=== Aim of the exercise ===
Print, exactly and completely, every entry in the data.
══════════════════════════════
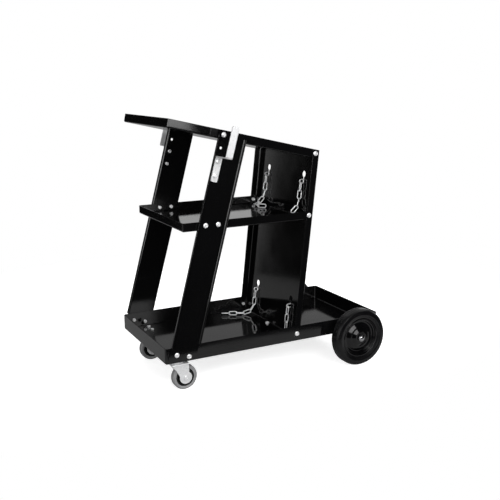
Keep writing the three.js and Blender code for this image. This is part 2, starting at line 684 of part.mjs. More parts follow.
function castorAxle() {
  const under = castor.width / 2 + fork.gap + fork.thick + fit;
  return join([
    rodAlongY(castor.bolt, 0, 0, -under - castorNut.high - castorNut.past, under + fit, 10),
    rodAlongY(castorNut.head, 0, 0, under, under + castorNut.headHigh),
    rodAlongY(castorNut.across, 0, 0, -under - castorNut.high, -under),
  ]);
}

// ---------------------------------------------------------------- chains

// One link about the origin, long way along Z and lying in the YZ plane: a ring drawn out at its middle.
function linkGeometry() {
  const around = 8;
  const ring = new THREE.TorusGeometry(arc, link.wire, 5, around).rotateZ(Math.PI / around);
  const places = ring.attributes.position;
  for (let i = 0; i < places.count; i += 1) {
    places.setY(i, places.getY(i) + (Math.sign(places.getY(i)) * straight) / 2);
  }
  return ring.applyMatrix4(new THREE.Matrix4().makeBasis(Y, Z, X));
}

// A link from one place to the next; face is the direction that it lies flat to.
function linkBetween(from, to, face) {
  const along = new THREE.Vector3().subVectors(to, from).normalize();
  const flat = face.clone().addScaledVector(along, -face.dot(along)).normalize();
  const across = new THREE.Vector3().crossVectors(along, flat);
  const middle = new THREE.Vector3().addVectors(from, to).multiplyScalar(0.5);
  const frame = new THREE.Matrix4().makeBasis(flat, across, along).setPosition(middle);
  return linkGeometry().applyMatrix4(frame);
}

// Links one after the other through a row of places, each a quarter turn from the one before it. The
// first lies flat to the given face, and twist turns each a little further.
function strand(places, face, twist = 0) {
  const flat = face.clone();
  const before = new THREE.Vector3();
  return places.slice(1).map((place, i) => {
    const along = new THREE.Vector3().subVectors(place, places[i]).normalize();
    if (i > 0) flat.applyQuaternion(new THREE.Quaternion().setFromUnitVectors(before, along));
    flat.applyAxisAngle(along, twist + (i > 0 ? Math.PI / 2 : 0));
    before.copy(along);
    return linkBetween(places[i], place, flat);
  });
}

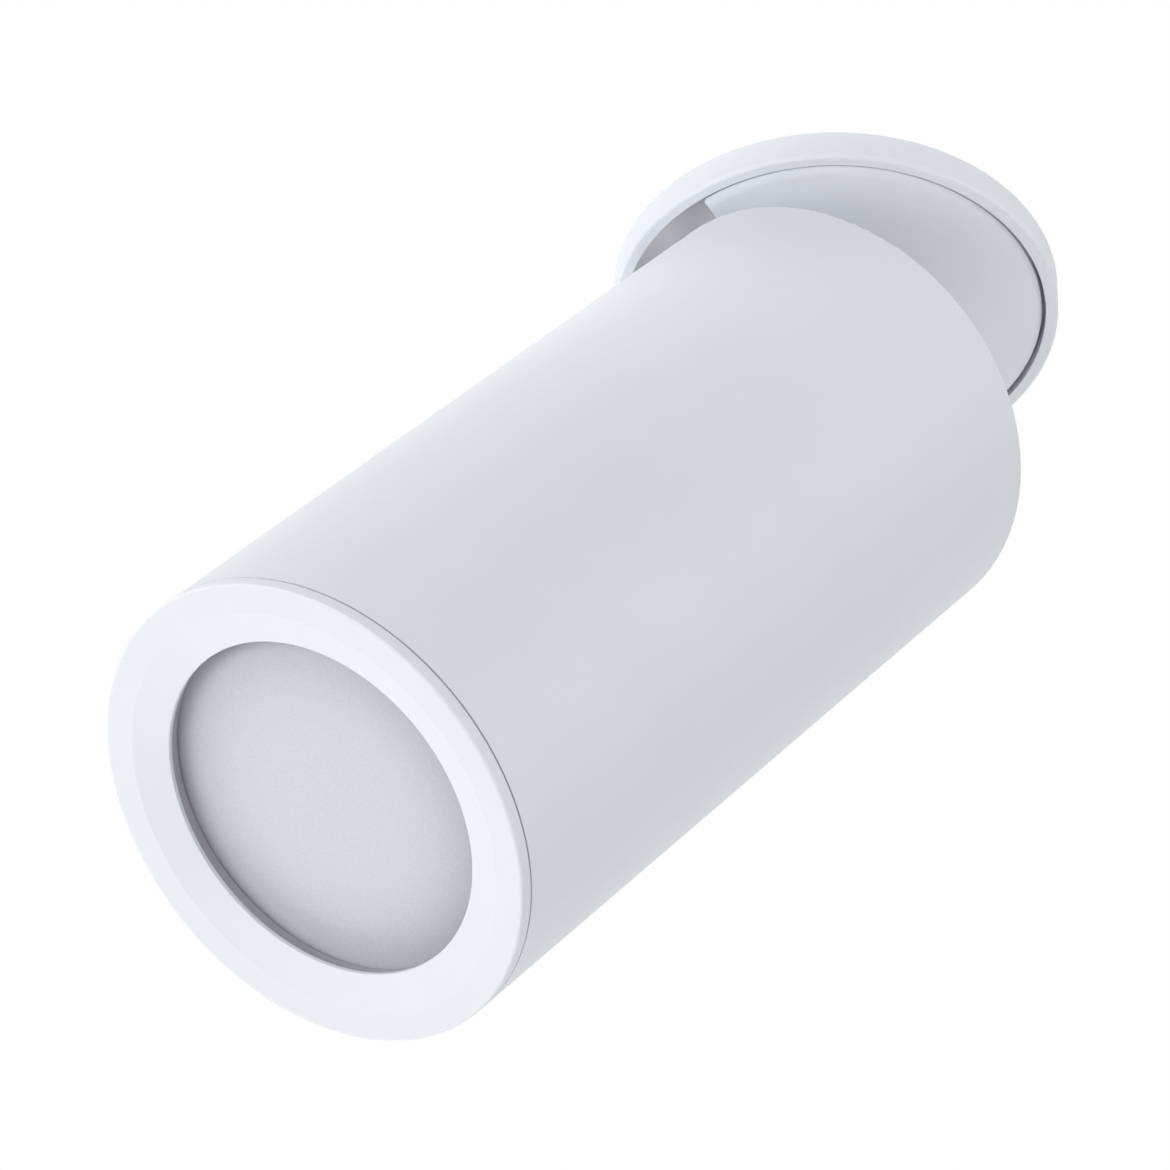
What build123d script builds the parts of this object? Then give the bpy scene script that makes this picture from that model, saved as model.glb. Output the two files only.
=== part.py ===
from build123d import *
import math
import os

# Recessed tilting spotlight: a slim ceiling ring, a plate that turns in it, and a tube-shaped head hinged
# on the plate, with a twist-lock reflector lamp behind a pull-off front bezel.
# Frame: origin at the centre of the trim ring's ceiling face, +Z up into the ceiling, +X the way the head
# leans, Y along the tilt hinge. All sizes are in millimetres.
# The head is drawn hanging straight down and is then swung about the hinge to the stored tilt.

# Trim ring, which lies on the ceiling
RING_R = 30.0
RING_H = 4.5
RING_EDGE = 0.5
RING_WALL = 1.65
COLLAR_SET = 2.75
COLLAR_WALL = 1.25
COLLAR_H = 5.0
SHELF_T = 1.2
WEB_T = 2.5

# Turntable plate
PLATE_GAP = 0.58
PLATE_RECESS = 0.05
PLATE_T = 2.55
PLATE_SKIN = 0.75
RIM_WIDTH = 1.4
RIM_FALL = 0.42
NOTCH_R = 12.45
NOTCH_CLEAR = 0.45
NOTCH_CORNER = 0.8
NOTCH_EDGE = 0.25
NOTCH_FLOOR = 0.5
NOTCH_LAP = 1.2
FOOT_GAP = 0.2
ARM_GAP = 0.4
STEM_R = 8.0
STEM_BORE = 5.5
STEM_FIT = 0.06
STEM_PROUD = 1.0
SHOULDER_R = 11.0
BEARING_T = 0.5
FRICTION_T = 0.6
NUT_ACROSS = 20.0
NUT_T = 4.0
BUSH_WALL = 1.2
BUSH_FLANGE = 1.5
BUSH_T = 1.0

# Stops of the turning travel
STOP_PIN_R = 1.5
STOP_CLEAR = 1.5
STOP_DROP = 1.9
STOP_OVERLAP = 1.0
STOP_SOCKET = 1.2

# Recess housing above the ceiling
CUP_R = 20.0
CUP_WALL = 1.2
CUP_H = 33.0
BRIM_EDGE = 0.1
BRIM_T = 1.2
HOUSING_SCREWS = 4
HOUSING_SCREW_CLEAR = 0.1

# Spring clips
CLIP_ANGLES = {"a": 0.0, "b": 180.0}
CLIP_CLEAR = 0.3
CLIP_PIVOT_UP = 4.8
CLIP_PIN_R = 1.2
CLIP_HEAD_R = 1.8
CLIP_HEAD_T = 0.5
CLIP_FIT = 0.06
CLIP_BARREL_R = 2.2
CLIP_WIDTH = 8.0
CLIP_REACH = 26.0
CLIP_T = 1.2
CLIP_BARREL_GAP = 4.4
EAR_GAP = 0.4
EAR_T = 1.0
EAR_LENGTH = 3.6
PAD_LENGTH = 9.0
PAD_WIDTH = 9.0
PAD_WALL = 0.8
PAD_DEPTH = 2.6
SPRING_WIRE = 0.8
SPRING_FIT = 0.2
SPRING_TAIL = 3.2
SPRING_LEG = 12.0

# Terminal block and cable inlet
BLOCK_SIZE = (24.0, 14.0, 12.0)
BLOCK_Y = -5.0
POLES = 3
POLE_PITCH = 7.5
POLE_SCREW_R = 1.6
POLE_SCREW_Y = 4.0
POLE_WELL_R = 2.1
POLE_WELL = 2.5
WIRE_BORE = 1.35
TERMINAL_SLOT = 0.6
BLOCK_EDGE = 1.0
BLOCK_THREAD = 3.0
INLET_CLEAR = 2.8
INLET_HOLE = 4.2
INLET_BORE = 3.0

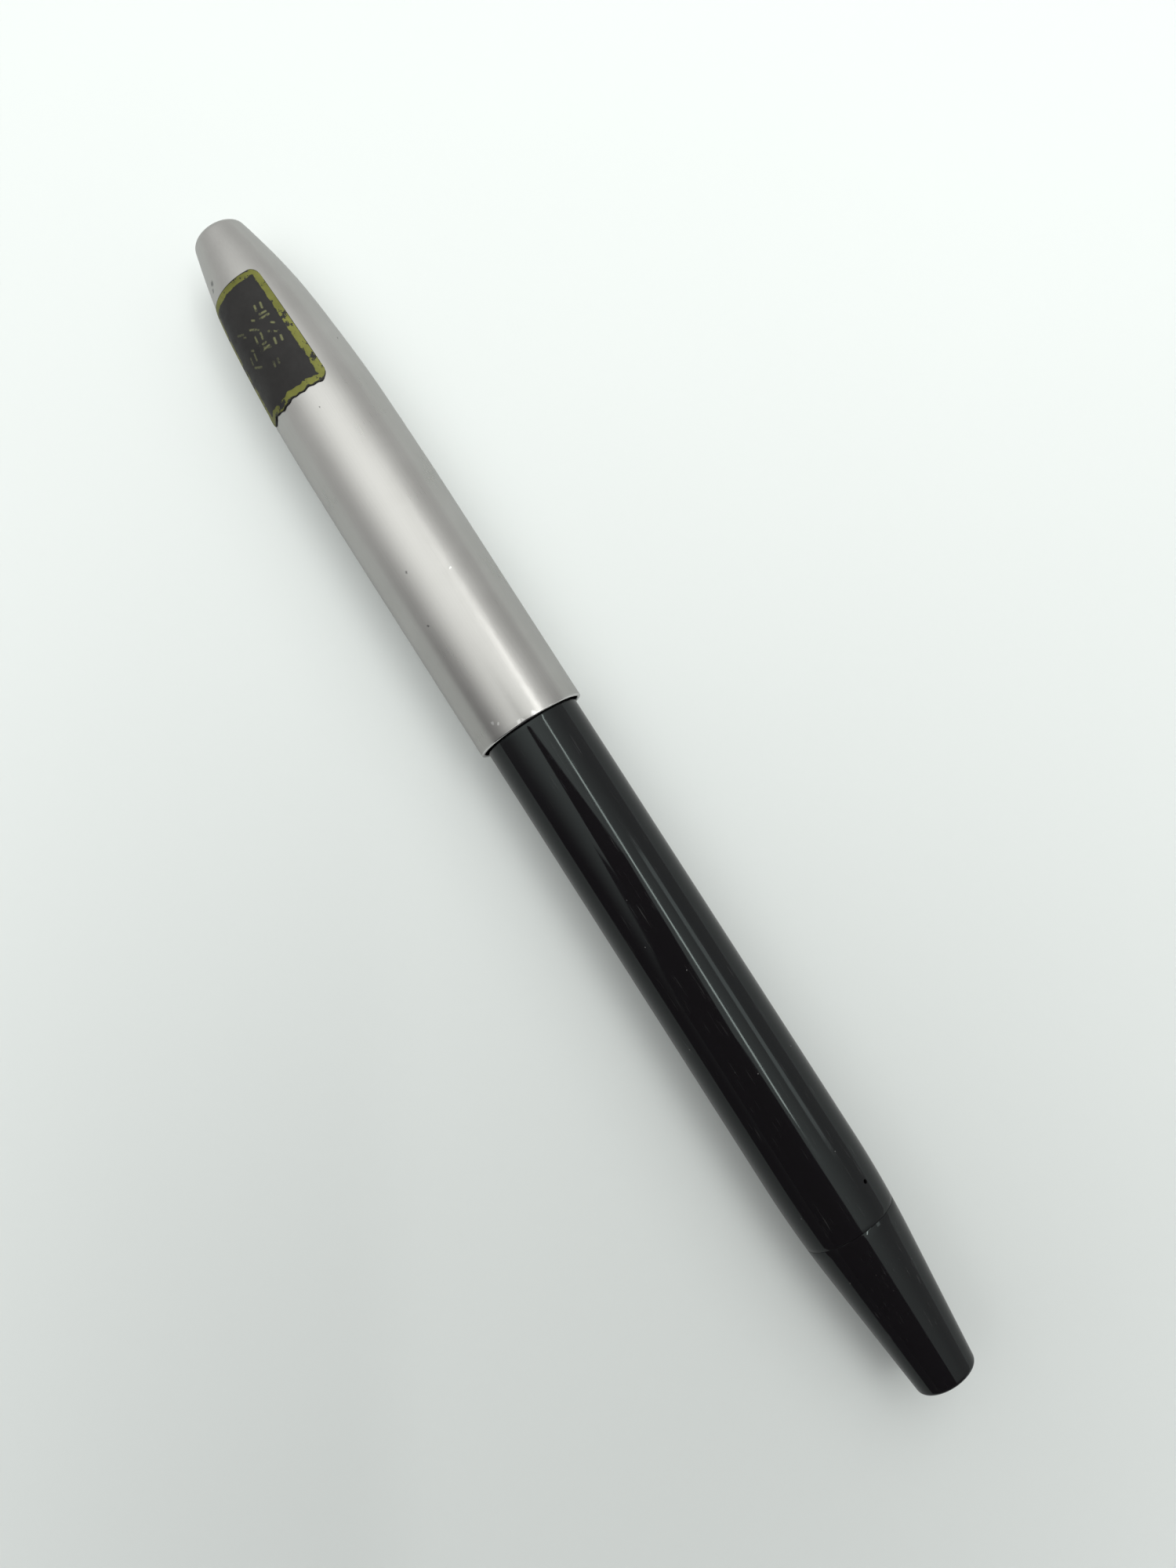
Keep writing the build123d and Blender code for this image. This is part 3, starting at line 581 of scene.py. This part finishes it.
# ------------------------------------------------------------------ the cap
def make_cap():
    """The drawn steel cap: rounded crown, long taper, rolled lip and the slot for the clip."""
    edge, lip_run, inner_round = 0.13 * MM, 0.6 * MM, 0.3 * MM
    inner_crown_x = crown_x - crown_wall
    taper_x = crown_x - 0.9 * MM
    corners = [(crown_x, 0), (crown_x, crown_r, crown_round)]
    corners += along(taper_x, lip_x + lip_run, cap_radius, 0.5 * MM)
    corners += [(lip_x, lip_r, edge), (lip_x, lip_r - cap_wall, edge)]
    corners += along(lip_x + lip_run, inner_crown_x - 0.5 * MM, lambda x: cap_radius(x) - cap_wall)
    corners += [(inner_crown_x, cap_radius(inner_crown_x) - cap_wall, inner_round), (inner_crown_x, 0)]
    cap = lathe("cap_body", refined(rounded(corners, steps=8)), segments=192)
    out, across = clip_axes()
    slot_low = (57.95 * MM, -1.0 * MM, 3.0 * MM)
    slot_high = (59.65 * MM, 1.0 * MM, 6.5 * MM)
    cutter = box_between("slot_cutter", slot_low, slot_high, (Vector((1, 0, 0)), across, out))
    cut(cap, cutter)
    cap.data.materials.append(cap_steel)
    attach(cap, "cap")
    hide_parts("cap_shell")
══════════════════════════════
=== Result of this exercise ===
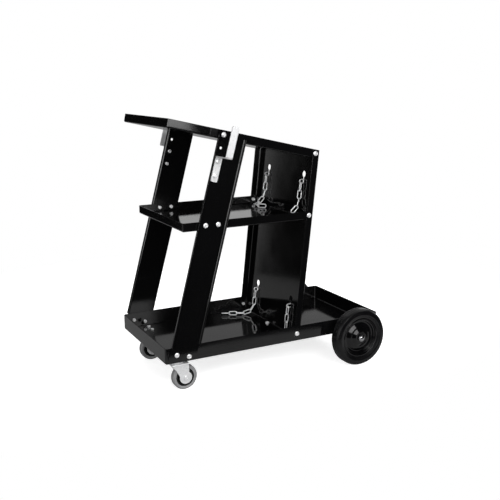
Keep writing the three.js and Blender code for this image. This is part 2, starting at line 684 of part.mjs. More parts follow.
function castorAxle() {
  const under = castor.width / 2 + fork.gap + fork.thick + fit;
  return join([
    rodAlongY(castor.bolt, 0, 0, -under - castorNut.high - castorNut.past, under + fit, 10),
    rodAlongY(castorNut.head, 0, 0, under, under + castorNut.headHigh),
    rodAlongY(castorNut.across, 0, 0, -under - castorNut.high, -under),
  ]);
}

// ---------------------------------------------------------------- chains

// One link about the origin, long way along Z and lying in the YZ plane: a ring drawn out at its middle.
function linkGeometry() {
  const around = 8;
  const ring = new THREE.TorusGeometry(arc, link.wire, 5, around).rotateZ(Math.PI / around);
  const places = ring.attributes.position;
  for (let i = 0; i < places.count; i += 1) {
    places.setY(i, places.getY(i) + (Math.sign(places.getY(i)) * straight) / 2);
  }
  return ring.applyMatrix4(new THREE.Matrix4().makeBasis(Y, Z, X));
}

// A link from one place to the next; face is the direction that it lies flat to.
function linkBetween(from, to, face) {
  const along = new THREE.Vector3().subVectors(to, from).normalize();
  const flat = face.clone().addScaledVector(along, -face.dot(along)).normalize();
  const across = new THREE.Vector3().crossVectors(along, flat);
  const middle = new THREE.Vector3().addVectors(from, to).multiplyScalar(0.5);
  const frame = new THREE.Matrix4().makeBasis(flat, across, along).setPosition(middle);
  return linkGeometry().applyMatrix4(frame);
}

// Links one after the other through a row of places, each a quarter turn from the one before it. The
// first lies flat to the given face, and twist turns each a little further.
function strand(places, face, twist = 0) {
  const flat = face.clone();
  const before = new THREE.Vector3();
  return places.slice(1).map((place, i) => {
    const along = new THREE.Vector3().subVectors(place, places[i]).normalize();
    if (i > 0) flat.applyQuaternion(new THREE.Quaternion().setFromUnitVectors(before, along));
    flat.applyAxisAngle(along, twist + (i > 0 ? Math.PI / 2 : 0));
    before.copy(along);
    return linkBetween(places[i], place, flat);
  });
}

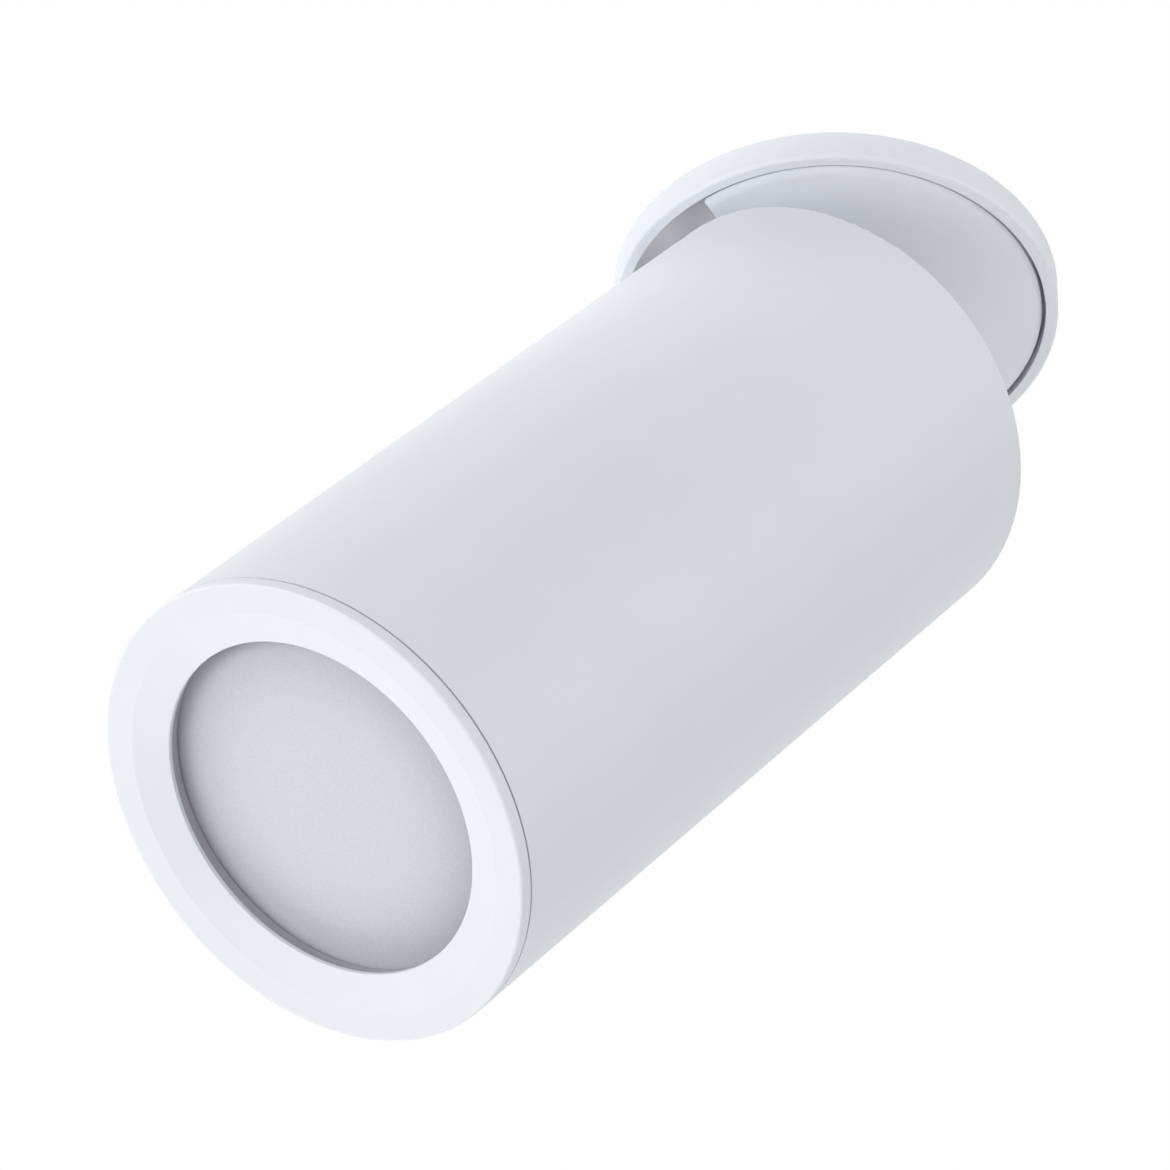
What build123d script builds the parts of this object? Then give the bpy scene script that makes this picture from that model, saved as model.glb. Output the two files only.
=== part.py ===
from build123d import *
import math
import os

# Recessed tilting spotlight: a slim ceiling ring, a plate that turns in it, and a tube-shaped head hinged
# on the plate, with a twist-lock reflector lamp behind a pull-off front bezel.
# Frame: origin at the centre of the trim ring's ceiling face, +Z up into the ceiling, +X the way the head
# leans, Y along the tilt hinge. All sizes are in millimetres.
# The head is drawn hanging straight down and is then swung about the hinge to the stored tilt.

# Trim ring, which lies on the ceiling
RING_R = 30.0
RING_H = 4.5
RING_EDGE = 0.5
RING_WALL = 1.65
COLLAR_SET = 2.75
COLLAR_WALL = 1.25
COLLAR_H = 5.0
SHELF_T = 1.2
WEB_T = 2.5

# Turntable plate
PLATE_GAP = 0.58
PLATE_RECESS = 0.05
PLATE_T = 2.55
PLATE_SKIN = 0.75
RIM_WIDTH = 1.4
RIM_FALL = 0.42
NOTCH_R = 12.45
NOTCH_CLEAR = 0.45
NOTCH_CORNER = 0.8
NOTCH_EDGE = 0.25
NOTCH_FLOOR = 0.5
NOTCH_LAP = 1.2
FOOT_GAP = 0.2
ARM_GAP = 0.4
STEM_R = 8.0
STEM_BORE = 5.5
STEM_FIT = 0.06
STEM_PROUD = 1.0
SHOULDER_R = 11.0
BEARING_T = 0.5
FRICTION_T = 0.6
NUT_ACROSS = 20.0
NUT_T = 4.0
BUSH_WALL = 1.2
BUSH_FLANGE = 1.5
BUSH_T = 1.0

# Stops of the turning travel
STOP_PIN_R = 1.5
STOP_CLEAR = 1.5
STOP_DROP = 1.9
STOP_OVERLAP = 1.0
STOP_SOCKET = 1.2

# Recess housing above the ceiling
CUP_R = 20.0
CUP_WALL = 1.2
CUP_H = 33.0
BRIM_EDGE = 0.1
BRIM_T = 1.2
HOUSING_SCREWS = 4
HOUSING_SCREW_CLEAR = 0.1

# Spring clips
CLIP_ANGLES = {"a": 0.0, "b": 180.0}
CLIP_CLEAR = 0.3
CLIP_PIVOT_UP = 4.8
CLIP_PIN_R = 1.2
CLIP_HEAD_R = 1.8
CLIP_HEAD_T = 0.5
CLIP_FIT = 0.06
CLIP_BARREL_R = 2.2
CLIP_WIDTH = 8.0
CLIP_REACH = 26.0
CLIP_T = 1.2
CLIP_BARREL_GAP = 4.4
EAR_GAP = 0.4
EAR_T = 1.0
EAR_LENGTH = 3.6
PAD_LENGTH = 9.0
PAD_WIDTH = 9.0
PAD_WALL = 0.8
PAD_DEPTH = 2.6
SPRING_WIRE = 0.8
SPRING_FIT = 0.2
SPRING_TAIL = 3.2
SPRING_LEG = 12.0

# Terminal block and cable inlet
BLOCK_SIZE = (24.0, 14.0, 12.0)
BLOCK_Y = -5.0
POLES = 3
POLE_PITCH = 7.5
POLE_SCREW_R = 1.6
POLE_SCREW_Y = 4.0
POLE_WELL_R = 2.1
POLE_WELL = 2.5
WIRE_BORE = 1.35
TERMINAL_SLOT = 0.6
BLOCK_EDGE = 1.0
BLOCK_THREAD = 3.0
INLET_CLEAR = 2.8
INLET_HOLE = 4.2
INLET_BORE = 3.0

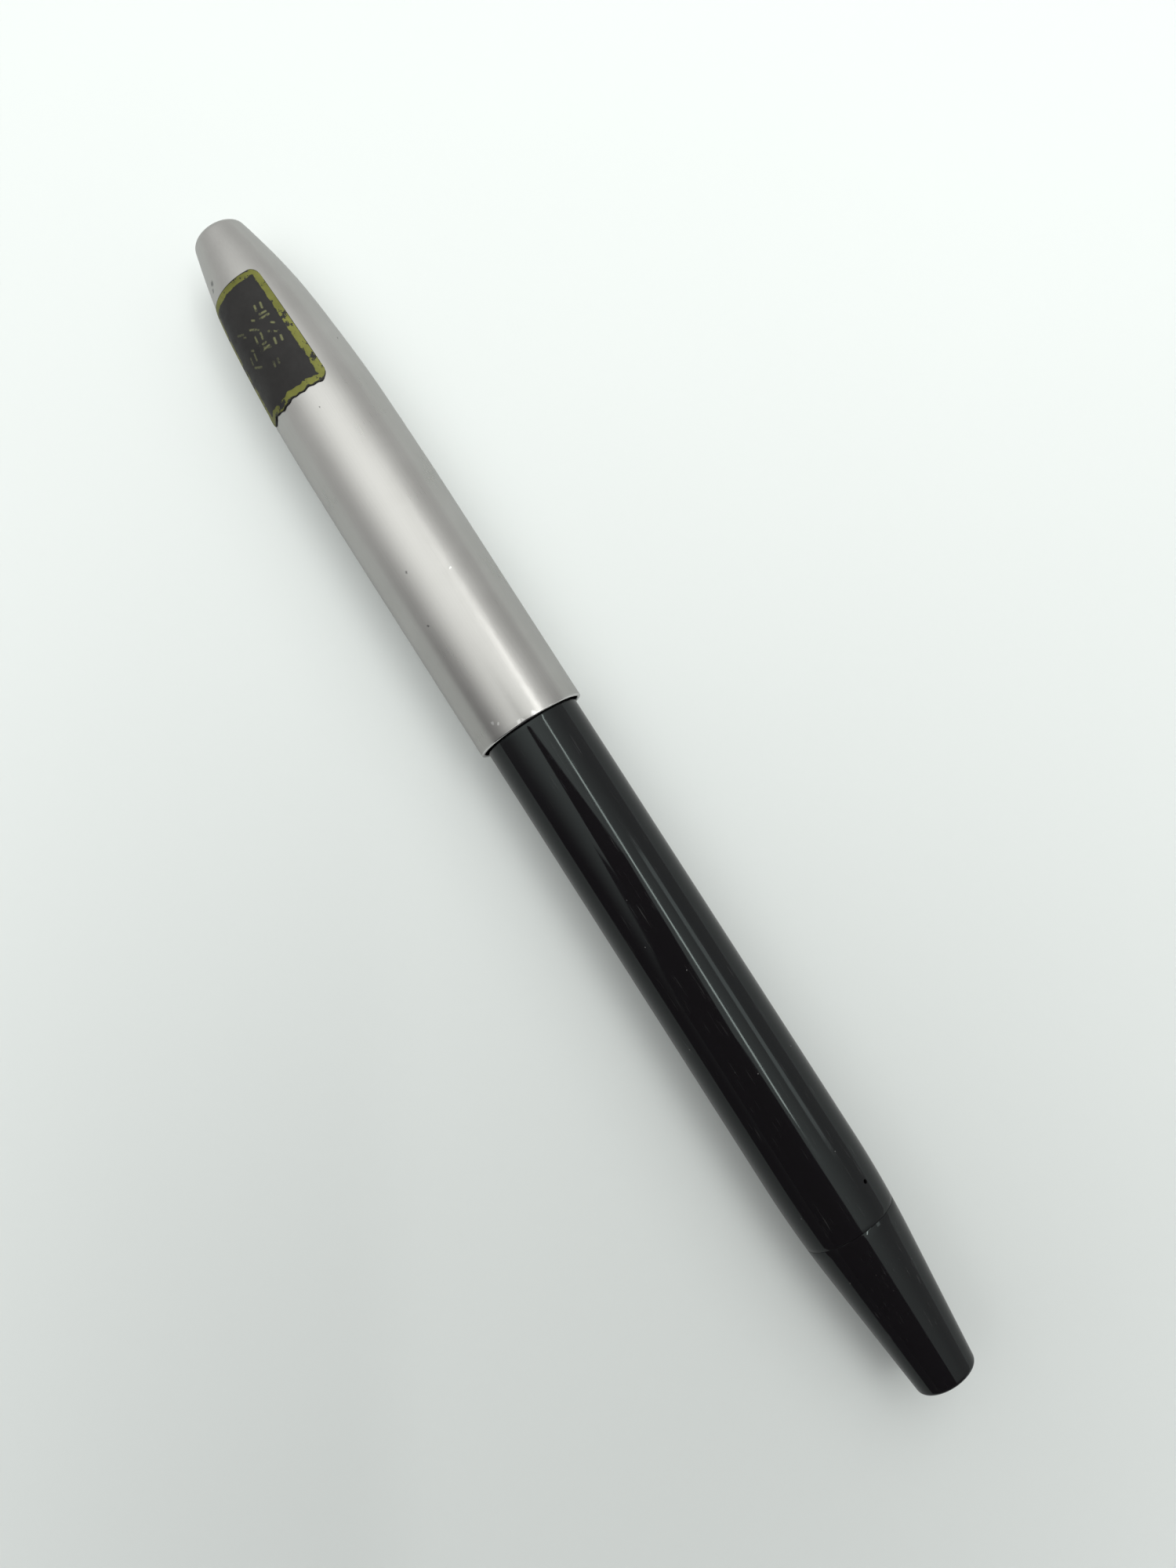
Keep writing the build123d and Blender code for this image. This is part 3, starting at line 581 of scene.py. This part finishes it.
# ------------------------------------------------------------------ the cap
def make_cap():
    """The drawn steel cap: rounded crown, long taper, rolled lip and the slot for the clip."""
    edge, lip_run, inner_round = 0.13 * MM, 0.6 * MM, 0.3 * MM
    inner_crown_x = crown_x - crown_wall
    taper_x = crown_x - 0.9 * MM
    corners = [(crown_x, 0), (crown_x, crown_r, crown_round)]
    corners += along(taper_x, lip_x + lip_run, cap_radius, 0.5 * MM)
    corners += [(lip_x, lip_r, edge), (lip_x, lip_r - cap_wall, edge)]
    corners += along(lip_x + lip_run, inner_crown_x - 0.5 * MM, lambda x: cap_radius(x) - cap_wall)
    corners += [(inner_crown_x, cap_radius(inner_crown_x) - cap_wall, inner_round), (inner_crown_x, 0)]
    cap = lathe("cap_body", refined(rounded(corners, steps=8)), segments=192)
    out, across = clip_axes()
    slot_low = (57.95 * MM, -1.0 * MM, 3.0 * MM)
    slot_high = (59.65 * MM, 1.0 * MM, 6.5 * MM)
    cutter = box_between("slot_cutter", slot_low, slot_high, (Vector((1, 0, 0)), across, out))
    cut(cap, cutter)
    cap.data.materials.append(cap_steel)
    attach(cap, "cap")
    hide_parts("cap_shell")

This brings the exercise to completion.